Die Ermittler sind da anderer Meinung.

Die Ermittler sind da ganz anderer Meinung: Sie sprechen sogar von einem „Rahmenvertrag“, der mündlich zwischen den Verkäufern der Schrottimmobilien und dem Notar vereinbart worden sei. Marcel E. sei Teil eines „Systems“ gewesen, das die „Überrumpelung“ der Opfer zum Ziel hatte. Dazu habe Marcel E. „kurzfristig und jederzeit“ für die Beurkundung betrügerischer Immobiliengeschäfte zur Verfügung stehen müssen – und den Opfern die Risiken des Geschäfts „verschleiern“ müssen. Der Notar sollte sämtliche Kunden „mit allen Mitteln zur Unterschrift des bindenden Kaufvertragsangebots“ bringen.

Nach Tagesspiegel-Informationen soll sich die Bande um Kai-Uwe K. nicht nur an Marcel E., sondern auch an andere Berliner Notare gewandt haben. Notar E. soll einer Zusammenarbeit jedoch zugestimmt haben. E. habe „genau gewusst, was Sache ist“, sagte ein Jurist und Insider. Und er soll sogar für mehrere Strukturvertriebe im Zusammenhang mit Schrottimmobilien tätig gewesen sein.

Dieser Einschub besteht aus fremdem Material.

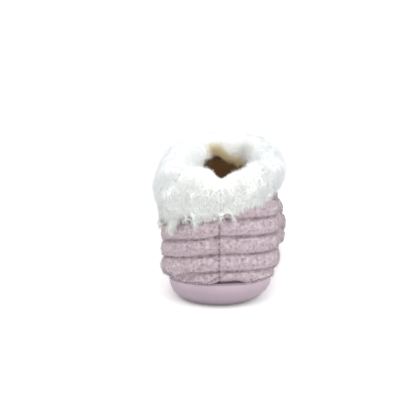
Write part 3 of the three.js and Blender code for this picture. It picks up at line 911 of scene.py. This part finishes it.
def makePile(setup, upper, marks):
    chance = np.random.default_rng(21)
    mesh = upper.data
    free = freeShare(furTree, pointsOf(mesh), normalsOf(mesh), setup["clear"]) > setup["clearShare"]
    wanted = (marks["outer"] > 0.5) & free
    roots, normals, nearest = scatter(mesh, setup["hairs"], 22, wanted)
    marks = {name: values[nearest] for name, values in marks.items()}
    seam = bell(roots[:, 0], upperSetup["seamAt"], setup["seamWidth"]) * marks["rear"]
    tips, way, nub = growPile(setup, roots, normals, marks, seam, chance)
    roots = roots - normals * setup["sunk"]
    tones = pileTones(setup, roots, tips, nub, marks, seam, chance)
    facing = unit(normals + way * setup["turned"])
    material = pileMaterial(pileLook)
    for number, part in enumerate(np.array_split(np.arange(len(roots)), setup["pieces"]), 1):
        widths = np.full(len(part), setup["width"])
        lines = [roots[part], tips[part]]
        given = {name: values[part] for name, values in tones.items()}
        hairPiece(f"plush_pile_{number}", lines, widths, facing[part], given, material)
    print("plush pile:", len(roots), "hairs")


# painted shade: darker low on the outside, warm shade inside the front of the mouth, deep shade down
# in the mouth; the glow strengths are a painted glow
furLook = {
    "root": (0.95, 0.96, 0.965, 1),
    "cream": (0.97, 0.98, 0.93, 1),
    "cool": (0.925, 0.955, 0.99, 1),
    "ground": (0.9, 0.92, 0.88, 1),
    "low": (0.82, 0.835, 0.81, 1),
    "warmShade": (0.86, 0.76, 0.5, 1),
    "mouthShade": (0.14, 0.09, 0.05, 1),
    "glow": 0.19,
    "groundGlow": 0.2,
}


# tones of painted shade: the low zone, the warm zone inside the front and the deep mouth; and a
# painted glow, a weak light the white fur gives off in place of light scattered through it
def furTones(tree, shader, look, colour):
    for name in ("low", "warmShade", "mouthShade"):
        colour = mixColour(tree, readMark(tree, name), colour, look[name])
    tree.links.new(colour, shader.inputs["Base Color"])
    lit = mixColour(tree, readMark(tree, "glow"), (0, 0, 0, 1), colour)
    tree.links.new(lit, shader.inputs["Emission Color"])


def furMaterial(look):
    material, shader = newMaterial("softFur")
    tree = material.node_tree
    tip = mixColour(tree, readMark(tree, "tint"), look["cream"], look["cool"])
    furTones(tree, shader, look, mixColour(tree, readMark(tree, "along"), look["root"], tip))
    # strength of the painted glow
    shader.inputs["Emission Strength"].default_value = look["glow"]
    shader.inputs["Roughness"].default_value = 1.0
    shader.inputs["Specular IOR Level"].default_value = 0.0
    return material


def groundMaterial(look):
    material, shader = newMaterial("furGround")
    tree = material.node_tree
    mottle = placeGroup(
        tree, "mottle", Dark=look["ground"], Light=look["root"], Scale=160.0, Contrast=2.0
    )
    furTones(tree, shader, look, mottle.outputs["Colour"])
    # strength of the painted glow
    shader.inputs["Emission Strength"].default_value = look["groundGlow"]
    grain = placeGroup(tree, "grain", Scale=700.0, Stretch=(1, 1, 0.3), Strength=0.7, Depth=0.001)
    tree.links.new(grain.outputs["Normal"], shader.inputs["Normal"])
    shader.inputs["Roughness"].default_value = 0.95
    shader.inputs["Specular IOR Level"].default_value = 0.05
    return material


mouthSetup = {
    "x": 0.002,
    "back": -0.012,
    "front": 0.045,
    "notchAt": 0.001,
    "notchWidth": 0.017,
    # where the warm painted shade inside the front falls
    "warmShadeFrom": -0.0145,
    "warmShadeFromEase": 0.0025,
    "warmShadeTo": 0.024,
    "warmShadeToEase": 0.012,
    "warmShadeTopLeft": 0.0995,
    "warmShadeTopRight": 0.0915,
    "warmShadeFall": 0.0075,
    "warmShadeRise": 0.001,
    # the top edge of the deep painted shade in the mouth
    "edgeLeft": 0.0885,
    "edgeRight": 0.0795,
    "edgeFall": 0.002,
    "edgeRise": 0.001,
    "edgeDrop": 0.01,  # the lobe beside the mouth stays white lower down
}

# from where to where each zone of the fur fades in, in metres or as a share
zones = {
    "wall": (0.004, 0.009),
    "inner": (0.0, 0.8),
    "hem": (0.003, 0.008),
    "rear": (0.02, 0.032),
    "front": (0.05, 0.057),
    "outerSide": (0.008, 0.034),
    "sideways": (-0.003, 0.009),
    "lowSides": (0.01, 0.03),
    "high": (0.072, 0.1),
    "deep": (0.082, 0.09),
    "notch": (0.083, 0.09),
    "waist": (0.026, 0.036),
    "waistHeights": (0.08, 0.092),
}
# painted shade low on the outside of the fur, reaching lower at the sides
lowSetup = {"bottom": 0.06, "top": 0.094, "sideDrop": 0.008}
# painted glow: least on the outer sides and in the warm shade, most high up and inside
glowSetup = {"least": 0.38, "outerShare": 0.35, "warmShadeLoss": 0.65, "sideLoss": 0.75, "highSpared": 0.5}


# from each point of the fur towards the middle of the mouth, seen from above
def towardsMouth(points):
    middle = np.clip(points[:, 1], mouthSetup["back"], mouthSetup["front"])
    way = np.stack([mouthSetup["x"] - points[:, 0], middle - points[:, 1], np.zeros(len(points))], 1)
    return unit(way)


def between(first, second, share):
    return mouthSetup[first] + (mouthSetup[second] - mouthSetup[first]) * share


# how far each point has the upper near it, and how far it looks into the mouth
def hemAndInner(points, normals):
    found = [upperTree.find_nearest(Vector(point)) for point in points]
    near, wall = (np.array([row[k] for row in found]) for k in (0, 1))
    away = np.array([row[3] for row in found])
    towards = towardsMouth(points)
    byWall = 1 - smoothstep(away, *zones["wall"])
    facing = dot(towards, normals) * (1 - byWall) + dot(towards, wall) * byWall
    inner = smoothstep(facing + dot(towards, unit(points - near)), *zones["inner"])
    return (1 - inner) * (1 - smoothstep(away, *zones["hem"])), inner


# what each part of the fur is: hem, side of the mouth, notch behind, warm painted shade inside the
# front, painted shade low down and deep in the mouth, and the painted glow
def furMarks(points, normals):
    hem, inner = hemAndInner(points, normals)
    mouth = mouthSetup
    x, y, z = points.T
    outside = smoothstep(x, *zones["outerSide"]) * (1 - inner)
    left = smoothstep(x, mouth["warmShadeFrom"], mouth["warmShadeFrom"] + mouth["warmShadeFromEase"])
    right = 1 - smoothstep(x, mouth["warmShadeTo"] - mouth["warmShadeToEase"], mouth["warmShadeTo"])
    front = inner * smoothstep(y, *zones["front"]) * left * right
    sideways = smoothstep(x, *zones["sideways"])
    # warm painted shade inside the front of the mouth
    warmShadeTop = between("warmShadeTopLeft", "warmShadeTopRight", sideways)
    warmShade = front * (1 - smoothstep(z, warmShadeTop - mouth["warmShadeFall"], warmShadeTop + mouth["warmShadeRise"]))
    # deep painted shade in the mouth below this edge
    edge = between("edgeLeft", "edgeRight", sideways) - mouth["edgeDrop"] * (1 - left * inner)
    # painted shade low on the outside
    lowTop = lowSetup["top"] - lowSetup["sideDrop"] * smoothstep(np.abs(x), *zones["lowSides"])
    # painted glow, strongest high up and inside the mouth
    high = smoothstep(z, *zones["high"])
    share = glowSetup["outerShare"] + (1 - glowSetup["outerShare"]) * inner
    glow = glowSetup["least"] + (1 - glowSetup["least"]) * high * share
    glow *= 1 - glowSetup["warmShadeLoss"] * warmShade
    glow *= 1 - glowSetup["sideLoss"] * outside * (1 - glowSetup["highSpared"] * high)
    notch = bell(x, mouth["notchAt"], mouth["notchWidth"]) * smoothstep(z, *zones["notch"])
    waist = smoothstep(x, *zones["waist"]) * (1 - smoothstep(z, *zones["waistHeights"]))
    return {
        "inner": inner,
        "deep": inner * np.maximum(1 - smoothstep(z, *zones["deep"]), front),
        "hem": hem,
        "low": (1 - smoothstep(z, lowSetup["bottom"], lowTop)) * (1 - inner),
        "notch": smoothstep(-y, *zones["rear"]) * notch,
        "warmShade": warmShade,
        "mouthShade": inner * (1 - smoothstep(z, edge - mouth["edgeFall"], edge + mouth["edgeRise"])),
        "glow": glow,
        "waist": waist * (1 - inner),
    }


groundSetup = {
    "voxel": 0.0016,
    "rounds": 8,
    "ease": 0.5,
    "easeRounds": 4,
    "inset": 0.0014,
    "waist": 0.004,  # drawn in on the outer side under its fullest part
    "lobe": 0.0045,  # fuller beside the mouth, on the inner side
    "lobeAt": (-0.017, 0.049, 0.088),
    "lobeSize": 0.013,
    "billow": 0.0008,
    "billowSize": 0.016,
    "clear": 0.004,
}


def makeFurGround(setup):
    ground = pieceFrom(mergedNode("fur_collar"), "fur_ground")
    remeshed(ground, setup["voxel"])
    mesh = ground.data
    edges = edgesOf(mesh)
    points = smoothed(pointsOf(mesh), edges, setup["rounds"])
    points = relaxed(points, edges, setup["ease"], setup["easeRounds"])
    setPoints(mesh, points)
    normals = normalsOf(mesh)
    out = waves(points, setup["billowSize"], seed=31) * setup["billow"] - setup["inset"]
    out -= setup["waist"] * furMarks(points, normals)["waist"]
    fromLobe = np.linalg.norm(points - np.array(setup["lobeAt"]), axis=1)
    out += setup["lobe"] * bell(fromLobe, 0, setup["lobeSize"])
    free = freeShare(upperTree, points, normals, setup["clear"])
    setPoints(mesh, points + normals * (out * free)[:, None])
    marks = furMarks(pointsOf(mesh), normalsOf(mesh))
    # marks of the painted shade and the painted glow
    for name in ("low", "warmShade", "mouthShade", "glow"):
        setMark(mesh, name, marks[name])
    mesh.materials.append(groundMaterial(furLook))
    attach(ground, "root")
    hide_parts("fur_collar")
    print("fur ground:", len(mesh.polygons), "faces")
    return ground


furSetup = {
    "hairs": 82000,
    "pieces": 2,
    "tufts": 1100,
    "clear": 0.002,
    "clearShare": 0.9,
    "length": 0.0062,
    "lengths": (0.7, 1.15),
    "deepShort": 0.6,
    "hemShort": 0.3,
    "notchShort": 0.55,
    "width": 0.0002,
    "widths": (0.75, 1.2),
    "sunk": 0.0004,
    "turned": 0.25,
    "bow": 0.12,
    "sag": 0.1,
    "lowSag": 0.2,
    "gather": 0.06,
    "hemGather": 0.24,
    "gathers": (0.5, 1.3),
    "tint": 0.2,
    "sideTint": 0.7,
    "sides": (0.012, 0.04),
    "tintWave": 0.15,
    "tintWaveSize": 0.05,
    "tintStray": 0.12,
}
waySetup = {
    "up": 0.8,
    "hemUp": -0.35,
    "notchUp": -0.25,
    "down": 0.2,
    "lowDown": 0.3,
    "hemDown": 0.35,
    "innerDown": -0.15,
    "notchAway": 0.9,
    "swirl": 0.2,
    "swirlSize": 0.03,
    "stray": 0.24,
}


# hairs stand up from the ground, hang down at the hem and part at the notch
def furWays(setup, roots, facing, marks, chance):
    hem, notch, inner, low = (marks[name][:, None] for name in ("hem", "notch", "inner", "low"))
    swirl = np.stack([waves(roots, setup["swirlSize"], seed) for seed in (11, 12, 13)], 1)
    up = setup["up"] + setup["hemUp"] * hem + setup["notchUp"] * notch
    down = setup["down"] + setup["lowDown"] * low + setup["hemDown"] * hem
    down += setup["innerDown"] * inner
    way = facing * up + downAlong(facing) * down
    way -= towardsMouth(roots) * notch * setup["notchAway"]
    stray = chance.normal(size=roots.shape) * setup["stray"]
    return unit(way + swirl * setup["swirl"] + stray)


def growFur(setup, roots, facing, marks, chance):
    count = len(roots)
    way = furWays(waySetup, roots, facing, marks, chance)
    length = setup["length"] * chance.uniform(*setup["lengths"], count)
    for name in ("deep", "hem", "notch"):
        length *= 1 - setup[name + "Short"] * marks[name]
    tips = roots + way * length[:, None]
    gather = setup["gather"] + setup["hemGather"] * marks["hem"]
    gather *= chance.uniform(*setup["gathers"], count)
    tips, _ = tufted(roots, tips, setup["tufts"], gather, chance)
    middles = (roots + tips) / 2 + facing * (length * setup["bow"])[:, None]
    tips[:, 2] -= length * (setup["sag"] + setup["lowSag"] * marks["low"])
    return middles, tips, way


# creamy in the middle, cooler to the sides
def furTint(setup, roots, chance):
    tint = setup["tint"] + setup["sideTint"] * smoothstep(np.abs(roots[:, 0]), *setup["sides"])
    tint += setup["tintWave"] * waves(roots, setup["tintWaveSize"], seed=15)
    return np.clip(tint + chance.normal(0, setup["tintStray"], len(roots)), 0, 1)


def makeFur(setup, ground):
    chance = np.random.default_rng(7)
    mesh = ground.data
    free = freeShare(upperTree, pointsOf(mesh), normalsOf(mesh), setup["clear"])
    roots, facing, _ = scatter(mesh, setup["hairs"], 8, free > setup["clearShare"])
    marks = furMarks(roots, facing)
    middles, tips, way = growFur(setup, roots, facing, marks, chance)
    roots = roots - facing * setup["sunk"]
    # marks of the painted shade and the painted glow for the hairs
    given = {name: marks[name] for name in ("low", "warmShade", "mouthShade", "glow")}
    given["tint"] = furTint(setup, roots, chance)
    material = furMaterial(furLook)
    towards = unit(facing + way * setup["turned"])
    widths = setup["width"] * chance.uniform(*setup["widths"], len(roots))
    fringe = marks["hem"] > 0.5
    body = chance.permutation(np.nonzero(~fringe)[0])
    parts = {"fur_fringe": np.nonzero(fringe)[0]}
    for number, part in enumerate(np.array_split(body, setup["pieces"]), 1):
        parts[f"fur_hair_{number}"] = part
    for name, part in parts.items():
        lines = [roots[part], tips[part]]
        if name == "fur_fringe":
            lines.insert(1, middles[part])
        own = {mark: values[part] for mark, values in given.items()}
        hairPiece(name, lines, widths[part], towards[part], own, material)
        print(name, len(part), "hairs")


lightBounces = 24  # white fur is bright by light that goes from hair to hair

bpy.context.scene.view_settings.view_transform = "Standard"
bpy.context.scene.cycles.max_bounces = lightBounces
bpy.context.scene.cycles.diffuse_bounces = lightBounces
addCamera(cameraSetup)
addLights(lightSetup)
addFloor(floorSetup)
makeOutsole(soleLook)
makeInsole(insoleSetup)
upperPiece, upperMarks = makeUpper(upperSetup)
makeHeelSeam(threadSetup, upperPiece)
makePile(pileSetup, upperPiece, upperMarks)
makeFur(furSetup, makeFurGround(groundSetup))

Ende 2011 gehörte der Notar zu den Hauptkritikern von Michael Braun und nahm wiederholt öffentlich Stellung gegen den Notar und damaligen Justizsenator. Auch die Rolle der Notare beim Verkauf von Schrottimmobilien kritisierte E. Dass „der Bock zum Gärtner“ wurde, wie der Insider höhnte, könnte aber auch damit zu tun haben, dass die Notarkammer ihm zuvor mehrere Hinweise auf standesrechtliche Pflichtverletzungen und deren Konsequenzen gegeben hatte. So verlautet es in Notarkreisen. Eine Stellungnahme der Kammer war bis Redaktionsschluss dieser Ausgabe nicht zu erhalten. Das Landgericht Berlin als Dienstaufsicht wird wohl nach Abschluss des Strafverfahrens gegen Marcel E. ein Disziplinarverfahren einleiten.